Take it easy and don't try to emulate your idols, find your own sound. It took me a few years but I got there in the end! What comes easily to one person will not necessarily come easy to everyone, and you'll always find it easier to do well at what comes naturally to you. Try and bring your own accent and voice into it and you'll end up with a much more personal and original style. Stick with it, and don't expect to be an expert overnight, it's the same as with any instrument, practice, practice, practice!

Mention three extreme vocalists whose style you admire, and explain your choice. What specifically do you like about the styles of those three? Also mention three vocalists (not necessarily extreme vocalists) which you have been influence by, and explain in which way you have been influenced by each of them.

I really like Barney Greenway, LG Petrov and David Vincent. They're loud as fuck!!! There's some real volume and power to their voices and most importantly, you can tell it's them as soon as they open their mouths! Very unique. They also have totally different subject matters to each other but always have good lyrics, and that's important to me too. That's what -in my opinion- makes a great vocalist. Outside Death Metal, I've always loved the way Jon Josef from Cro-Mags, HR from Bad Brains and Henry Rollins used to perform. So much energy and aggression, you can see it all coming from the heart and that they're whole soul is being put into what they're doing.

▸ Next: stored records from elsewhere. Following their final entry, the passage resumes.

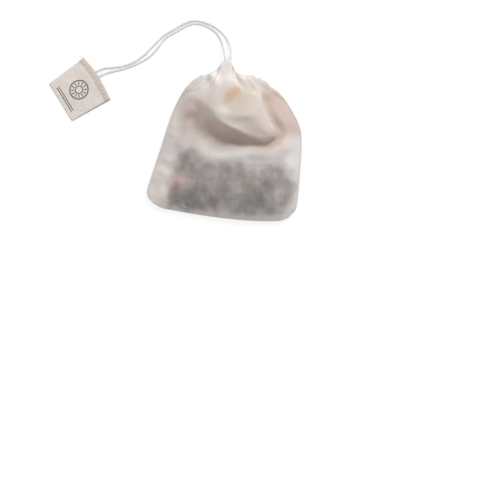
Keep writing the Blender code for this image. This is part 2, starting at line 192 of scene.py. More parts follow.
form = {
    "cloth": 0.4 * mm, "seamHeight": 1.3 * mm, "seamLift": 2.6 * mm, "bottomLift": 1.1 * mm,
    "bottomReach": 0.5 * mm, "hemHeight": 7.2 * mm, "hemFold": 2.5 * mm, "hemShare": 0.085,
    "mouthBunch": 1.5 * mm,
    "pleatRise": 1.3 * mm, "pleats": 6.5, "pleatShare": 0.24,
    "lobeFullness": 9.5 * mm, "waistFullness": 8.0 * mm, "teaFullness": 8.4 * mm,
    "lobeRise": 4.6 * mm, "lobeOverhang": 1.9 * mm, "creaseDepth": 4.8 * mm,
    "ridgeRise": 2.4 * mm, "ridgeWidth": 4.6 * mm,
    "lobeRound": 1.9 * mm, "roundReach": 6 * mm, "lipRoll": 0.5 * mm, "wingDip": 2.4 * mm,
    "gathers": 17, "gatherRise": 0.05 * mm, "gatherBlur": 1.6, "uneven": 0.15 * mm, "lumpSize": 9 * mm,
    # the rounded ends of the hem: places and how far each is moved, with their reach, in millimetres
    "shoulders": [(-13.0, 32.2, 0.6, -0.8), (19.4, 30.2, -0.9, -0.4), (24.2, 26.8, -0.6, -0.8)],
    "shoulderReach": 2.4,
}

leftSeam = smoothCurve(
    np.array([(-13.2, 31.0), (-17.5, 27.0), (-21.1, 22.3), (-26.6, 10.9), (-31.4, -4.3),
              (-36.9, -20.6), (-38.5, -26.4), (-37.7, -29.5), (-35.8, -31.8)]) * mm)
rightSeam = smoothCurve(
    np.array([(19.6, 29.6), (24.0, 26.0), (31.0, 18.0), (36.9, 7.1), (38.5, -1.6),
              (37.9, -14.0), (36.9, -27.0), (35.6, -35.0), (32.0, -39.2)]) * mm)
bottomSeam = smoothCurve(
    np.array([(-35.8, -31.8), (-31.4, -34.2), (-26.0, -35.3), (-17.9, -36.8),
              (-4.0, -38.9), (12.0, -40.5), (26.0, -40.8), (32.0, -39.2)]) * mm)
frontHem = smoothCurve(
    np.array([(-9.8, 30.9), (-7.2, 31.4), (-5.2, 32.5), (-3.4, 33.8), (-1.8, 35.6), (-0.8, 38.0),
              (1.5, 39.3), (3.4, 38.6), (4.5, 35.4), (6.2, 32.0), (9.0, 30.6),
              (12.0, 29.9), (14.2, 30.2), (16.6, 28.6)]) * mm)
backHem = smoothCurve(
    np.array([(-9.6, 30.3), (-3.0, 32.0), (1.5, 36.0), (6.2, 31.8), (16.6, 28.6)]) * mm)

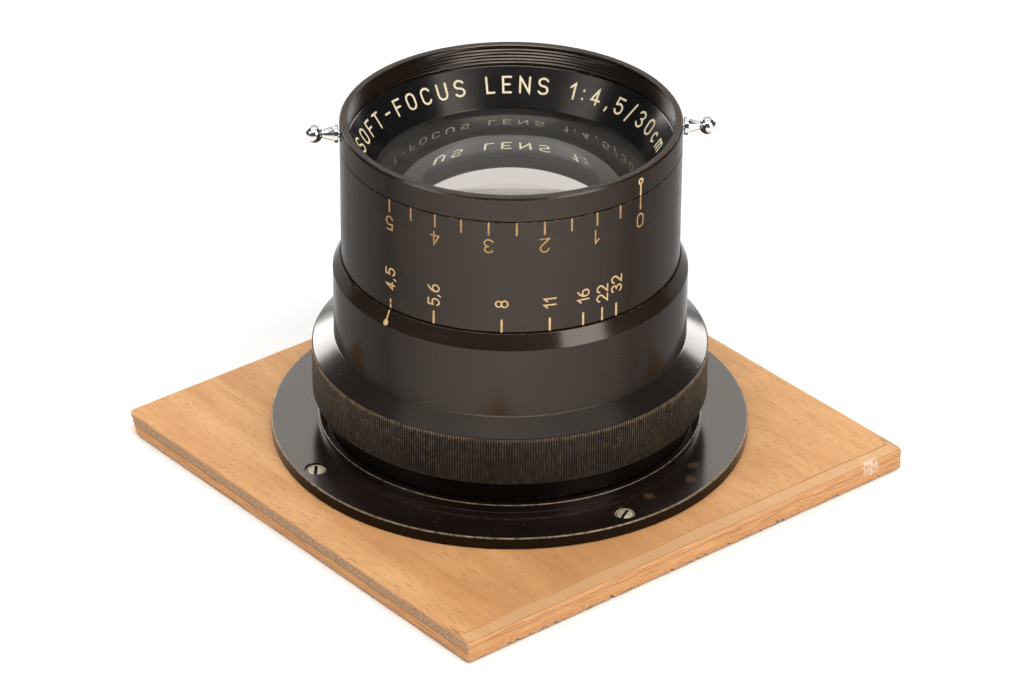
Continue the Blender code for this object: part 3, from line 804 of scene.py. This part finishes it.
def make_flange():
    outline = [
        (COLLAR_BORE_R, FLANGE_BOTTOM, 0),
        (FLANGE_R, FLANGE_BOTTOM, 0.1),
        (FLANGE_R, FLANGE_TOP, 0.3),
        (COLLAR_R, FLANGE_TOP, 0.15),
        (COLLAR_R, COLLAR_TOP, 0.15),
        (COLLAR_R - 1.5, COLLAR_TOP, 0),
        (COLLAR_R - 1.75, COLLAR_TOP - 0.35, 0),
        (COLLAR_BORE_R, COLLAR_TOP - 0.35, 0),
    ]
    flange = turned(
        "flange_ring", outline, FLANGE_BLACK, "lens_body", "black_lacquer", replaces="mounting_flange"
    )
    holes, sinks = bmesh.new(), bmesh.new()
    height = FLANGE_TOP - FLANGE_BOTTOM
    for angle in SCREW_ANGLES:
        through = Matrix.Translation(polar(SCREW_CIRCLE_R, angle, FLANGE_BOTTOM + height / 2))
        add_rod(holes, SCREW_SHANK_R + 0.25, height + 1, through)
        sink = Matrix.Translation(polar(SCREW_CIRCLE_R, angle, FLANGE_TOP - 0.9))
        add_rod(sinks, SCREW_SHANK_R + 0.5, 2.0, sink, 48, SCREW_HEAD_R + 0.45)
    cut(flange, holes)
    cut(flange, sinks)


def make_screws():
    slot_length, slot_width, slot_depth = 4.3, 0.95, 1.0
    _, tip, head = span("flange_screw_1")
    outline = [
        (0.0, head, 0.2),
        (1.2, head - 0.02, 0.2),
        (1.9, head - 0.08, 0.3),
        (2.12, head - 0.20, 0.6),
        (2.16, head - 0.45, 0.0),
        (2.34, head - 0.45, 0.0),
        (2.42, head - 0.12, 0.6),
        (2.60, head - 0.10, 1.0),
        (SCREW_HEAD_R, head - 0.33, 1.0),
        (SCREW_HEAD_R - 0.05, head - 0.60, 0.0),
        (SCREW_SHANK_R - 0.1, FLANGE_BOTTOM + 1.2, 0.0),
        (SCREW_SHANK_R - 0.1, tip + 1.3, 0.0),
        (0.0, tip, 0.0),
    ]
    for number, angle in enumerate(SCREW_ANGLES, 1):
        place = AXIS + polar(SCREW_CIRCLE_R, angle) * MM
        turned_screw = spin(outline, 48, closed=False)
        screw = finish(f"slotted_screw_{number}", turned_screw, NICKEL, "lens_body", "nickel", place=place)
        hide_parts(f"flange_screw_{number}")
        groove = bmesh.new()
        bmesh.ops.create_cube(groove, size=1.0)
        bmesh.ops.scale(groove, vec=(slot_length, slot_width, 2 * slot_depth), verts=groove.verts)
        turn = Matrix.Rotation(math.radians(SCREW_SLOT_TURNS[number - 1]), 3, "Z")
        bmesh.ops.rotate(groove, matrix=turn, verts=groove.verts)
        middle = polar(SCREW_CIRCLE_R, angle, head)
        bmesh.ops.translate(groove, vec=middle, verts=groove.verts)
        cut(screw, groove)


# ---------------------------------------------------------------- barrel and sleeve


def make_barrel():
    spigot_r, thread_r, neck_top = 45.5, 48.6, 18.9
    housing_r, housing_bore, housing_top, bore_top = 45.0, 43.7, 60.9, 57.0
    tube_bore = 39.9
    pin_slot_turn, pin_slot_z, pin_slot_reach = 1.81, 68.8, 3.8  # half the width and height of a slot
    drive_slot_turn, drive_slot_z, drive_slot_reach = 2.36, 53.8, 1.8
    ring_turn = 83.6
    outline = [
        (housing_bore, BARREL_BOTTOM, 0.1),
        (spigot_r, BARREL_BOTTOM, 0.3),
        (spigot_r, FLANGE_BOTTOM, 0.1),
        (thread_r, FLANGE_BOTTOM, 0.1),
        (thread_r, COLLAR_TOP + 0.3, 0.1),
        (NECK_R, COLLAR_TOP + 0.3, 0.2),
        (NECK_R, neck_top, 0.25),
        (housing_r, neck_top, 0.1),
        (housing_r, housing_top, 0.15),
        (TUBE_R, housing_top, 0.1),
        (TUBE_R, TUBE_TOP, 0.15),
        (tube_bore, TUBE_TOP, 0.15),
        (tube_bore, bore_top, 0.1),
        (housing_bore, bore_top, 0.1),
    ]
    barrel = turned(
        "barrel_body", outline, LACQUER, "lens_body", "black_lacquer", INNER_SEGMENTS, "main_barrel"
    )
    slots = bmesh.new()
    for angle in PIN_ANGLES:
        start, end = (angle - pin_slot_turn, pin_slot_z), (angle + pin_slot_turn, pin_slot_z)
        add_slot(slots, (tube_bore - 1, TUBE_R + 1), start, end, pin_slot_reach, 2)
    for angle in DRIVE_ANGLES:
        start = (angle - drive_slot_turn, drive_slot_z)
        end = (angle + ring_turn + drive_slot_turn, drive_slot_z)
        add_slot(slots, (housing_bore - 1, housing_r + 1), start, end, drive_slot_reach, 40)
    cut(barrel, slots)
    # Faces below the neck's top take the darker lacquer: painted shade in the recess above the flange.
    barrel.data.materials.append(NECK_SHADE_BLACK)
    for face in barrel.data.polygons:
        if face.center.z / MM < neck_top - 0.1:
            face.material_index = 1


def make_sleeve():
    bore_r, recess_r = TUBE_R + GAP, SKIRT_R + GAP
    recess_bottom = SOFT_SKIRT_BOTTOM - GAP
    foot_top = SLEEVE_BOTTOM + 1.7
    outline = [
        (bore_r, SLEEVE_BOTTOM, 0.1),
        (SLEEVE_R, SLEEVE_BOTTOM, 0.12),
        (SLEEVE_R, SLEEVE_TOP, 0.10),
        (recess_r, SLEEVE_TOP, 0.1),
        (recess_r, recess_bottom, 0.1),
        (SKIRT_BORE_R, recess_bottom, 0.1),
        (SKIRT_BORE_R, foot_top, 0.1),
        (bore_r, foot_top, 0.1),
    ]
    turned("sleeve_body", outline, LACQUER, "lens_body", "black_lacquer", replaces="scale_sleeve")


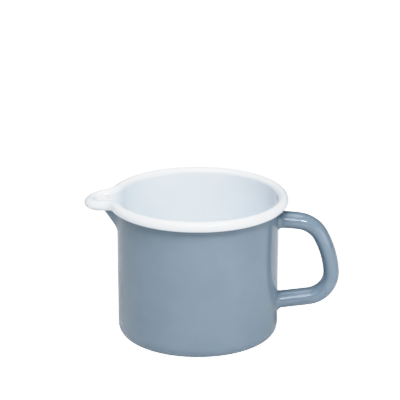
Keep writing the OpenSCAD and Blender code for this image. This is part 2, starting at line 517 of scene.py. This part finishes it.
def enamel(name, colour, deep, speck, rough):
    """Vitreous enamel: a glassy coat with cloudy depth, a few specks and a faint orange peel."""
    m = Nodes(name)
    cloud = m.spread(m.noise(38, detail=3, roughness=0.55), 0.35, 0.65)
    specks = m.specks(330, size=0.07, share=0.12)
    m.set("Base Color", m.mix(specks, m.mix(cloud, colour, deep), speck))
    smudge = m.spread(m.noise(26, detail=5, roughness=0.6), 0.5, 0.8, to_high=0.08)
    fine = m.spread(m.noise(240), 0.3, 0.7, rough, rough + 0.04)
    m.set("Roughness", m.combine("ADD", fine, smudge))
    m.set("IOR", ENAMEL_IOR)
    pits = m.bump(m.spread(specks, 0, 1, 1, 0), strength=0.4, distance=0.03 * MM)
    peel = m.bump(m.noise(420, detail=1), strength=0.035, distance=0.3 * MM, below=pits)
    m.set("Normal", m.bump(m.noise(70, detail=1), strength=0.08, distance=0.5 * MM, below=peel))
    return m.material


def bare_steel(name):
    """Sheet steel as it comes from the press, under the enamel."""
    m = Nodes(name)
    m.set("Base Color", m.mix(m.spread(m.noise(900, detail=4), 0.3, 0.7), STEEL, STEEL_DARK))
    m.set("Metallic", 1.0)
    m.set("Roughness", m.spread(m.noise(300), 0.3, 0.7, 0.3, 0.45))
    m.set("Normal", m.bump(m.noise(1200), strength=0.1, distance=0.1 * MM))
    return m.material


def studio_paper(name):
    """Pale paper that lights the pot from below. The camera sees it as nearly white,
    with only a faint share of its shadows."""
    m = Nodes(name)
    m.set("Base Color", m.mix(m.spread(m.noise(60, detail=3), 0.3, 0.7), PAPER, PAPER_FIBRE))
    m.set("Roughness", 0.9)
    m.set("Specular IOR Level", 0.0)
    paper = m.shader.outputs["BSDF"]
    glow = m.add("ShaderNodeEmission")
    glow.inputs["Strength"].default_value = GROUND_WHITE
    black = m.add("ShaderNodeEmission")
    black.inputs["Strength"].default_value = 0.0
    faint = m.add("ShaderNodeMixShader")
    faint.inputs["Fac"].default_value = PAPER_SHARE
    m.link(black.outputs["Emission"], faint.inputs[1])
    m.link(paper, faint.inputs[2])
    seen = m.add("ShaderNodeAddShader")
    m.link(faint.outputs["Shader"], seen.inputs[0])
    m.link(glow.outputs["Emission"], seen.inputs[1])
    path = m.add("ShaderNodeLightPath")
    choose = m.add("ShaderNodeMixShader")
    m.link(path.outputs["Is Camera Ray"], choose.inputs["Fac"])
    m.link(paper, choose.inputs[1])
    m.link(seen.outputs["Shader"], choose.inputs[2])
    m.link(choose.outputs["Shader"], m.tree.nodes["Material Output"].inputs["Surface"])
    return m.material


# ---------------------------------------------------------------- build

def finish_piece(piece, material, slot, *nodes):
    """Material, body, and the CAD nodes that a piece stands for, which are hidden. The slot is not
    used.
    """
    piece.data.materials.clear()
    piece.data.materials.append(material)
    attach(piece, "root")
    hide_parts(*nodes)


white = enamel("white_enamel", WHITE, WHITE_DEEP, WHITE_SPECK, WHITE_ROUGH)
blue = enamel("grey_blue_enamel", BLUE, BLUE_DEEP, BLUE_SPECK, BLUE_ROUGH)
steel = bare_steel("bare_steel")

line = handle_line()
lining = pot_layer("white_lining_and_rim", lining_section)
outside = pot_layer("grey_blue_outside", coat_section)
grip = handle_skin(line)
upper_weld = weld_fillet("upper_weld_fillet", line[0], 0.4)
lower_weld = weld_fillet("lower_weld_fillet", line[-1], 2.1)

finish_piece(lining, white, "white_enamel", "white_enamel_lining")
finish_piece(outside, blue, "grey_blue_enamel", "grey_blue_enamel_coat")
finish_piece(grip, blue, "grey_blue_enamel", "handle_enamel_coat")
finish_piece(upper_weld, blue, "grey_blue_enamel", "upper_handle_weld")
finish_piece(lower_weld, blue, "grey_blue_enamel", "lower_handle_weld")

for node in ("steel_pot_shell", "handle_left_half_shell", "handle_right_half_shell"):
    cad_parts[node].data.materials.clear()
    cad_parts[node].data.materials.append(steel)


# ---------------------------------------------------------------- studio

CAMERA_BACK = 1.21058
CAMERA_UP = 0.49317
CAMERA_TILT = 0.330756
CAMERA_PAN = 0.000995
CAMERA_LENS = 207.94
CAMERA_SENSOR = 36
CAMERA_NEAR = 0.05
CAMERA_FAR = 50

FLOOR_SIZE = 30.0

# Azimuth and elevation from the pot, width, height and power of each light
LIGHTS = (
    ("strip", 4, 46, 1.1, 0.12, 8.4),
    ("key", 5, 62, 0.5, 0.5, 2.8),
    ("key_right", 35, 50, 0.3, 0.3, 5.0),
    ("over_left", -45, 65, 1.2, 1.2, 11.0),
    ("fill_right", 60, 8, 1.0, 1.0, 8.4),
    ("fill_left", -60, 8, 1.0, 1.0, 1.9),
    ("behind", 180, 65, 1.0, 1.0, 6.3),
)
LIGHT_DISTANCE = 1.5
AIM = (0, 0, 0.04)

# Light to tone: a little is taken off the shadows, and the whites roll off softly
TONE = (
    (0.08, 0.0),
    (0.44, 0.36),
    (0.84, 0.76),
    (0.94, 0.83),
    (1.04, 0.869),
    (1.2, 0.91),
    (1.42, 0.955),
    (1.62, 1.0),
)
ALL_CHANNELS = 3


def add_camera():
    """The camera of the picture: a long lens, a little above the rim."""
    data = bpy.data.cameras.new("camera")
    data.lens = CAMERA_LENS
    data.sensor_width = CAMERA_SENSOR
    data.clip_start = CAMERA_NEAR
    data.clip_end = CAMERA_FAR
    camera = bpy.data.objects.new("camera", data)
    bpy.context.scene.collection.objects.link(camera)
    camera.location = (0, -CAMERA_BACK, CAMERA_UP)
    camera.rotation_euler = (math.pi / 2 - CAMERA_TILT, 0, -CAMERA_PAN)
    bpy.context.scene.camera = camera


def add_floor():
    """A plain pale floor under the pot."""
    h = FLOOR_SIZE / 2
    z = cad_box[0][2]
    corners = [(-h, -h, z), (h, -h, z), (h, h, z), (-h, h, z)]
    floor = make_object("floor", corners, [(0, 1, 2, 3)], False)
    floor.data.materials.append(studio_paper("studio_paper"))


def add_world():
    """Dark air, so that only the lights light the pot. The camera sees the ground's white."""
    world = bpy.data.worlds.new("studio_air")
    world.use_nodes = True
    tree = world.node_tree
    dark = tree.nodes["Background"]
    dark.inputs["Strength"].default_value = 0.0
    seen = tree.nodes.new("ShaderNodeBackground")
    seen.inputs["Color"].default_value = (1, 1, 1, 1)
    seen.inputs["Strength"].default_value = GROUND_WHITE
    path = tree.nodes.new("ShaderNodeLightPath")
    choose = tree.nodes.new("ShaderNodeMixShader")
    tree.links.new(path.outputs["Is Camera Ray"], choose.inputs["Fac"])
    tree.links.new(dark.outputs["Background"], choose.inputs[1])
    tree.links.new(seen.outputs["Background"], choose.inputs[2])
    tree.links.new(choose.outputs["Shader"], tree.nodes["World Output"].inputs["Surface"])
    bpy.context.scene.world = world


def around_pot(azimuth, elevation, distance):
    """A place at an angle from the pot. Azimuth 0 is in front, 90 on the handle's side."""
    a = math.radians(azimuth)
    e = math.radians(elevation)
    flat = distance * math.cos(e)
    return Vector((flat * math.sin(a), -flat * math.cos(a), distance * math.sin(e)))


def add_light(name, azimuth, elevation, width, height, power):
    """A soft rectangular light aimed at the pot."""
    data = bpy.data.lights.new(name, "AREA")
    data.shape = "RECTANGLE"
    data.size = width
    data.size_y = height
    data.energy = power
    light = bpy.data.objects.new(name, data)
    bpy.context.scene.collection.objects.link(light)
    place = around_pot(azimuth, elevation, LIGHT_DISTANCE)
    light.location = place
    light.rotation_euler = (Vector(AIM) - place).to_track_quat("-Z", "Y").to_euler()


def set_tone():
    """The picture's tone curve."""
    view = bpy.context.scene.view_settings
    view.view_transform = "Standard"
    view.use_curve_mapping = True
    view.curve_mapping.use_clip = False
    curve = view.curve_mapping.curves[ALL_CHANNELS]
    curve.points[0].location = TONE[0]
    curve.points[-1].location = TONE[-1]
    for light, tone in TONE[1:-1]:
        curve.points.new(light, tone)
    for point in curve.points:
        point.handle_type = "VECTOR"
    view.curve_mapping.update()


add_camera()
add_floor()
add_world()
for row in LIGHTS:
    add_light(*row)
set_tone()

There's nothing duller than a frontman who stands routed to the spot grunting into a mic, then just spins his hair around in between. Get off the fuckin stage!!!!

Who do you want to challenge in this series? (Who should be the next extreme vocalist to answer these questions?) Give a brief explanation for your choice.

John Tardy has a technique totally unlike anyone else, and I'd be interested to know how he came to sing like that. Even though whatever lyrics he had are pretty much unintelligible, you could still make out vowels and consonants, but it just sounded totally different to what everyone else was doing. If there was ever a guy who didn't try to emulate anyone, it's him!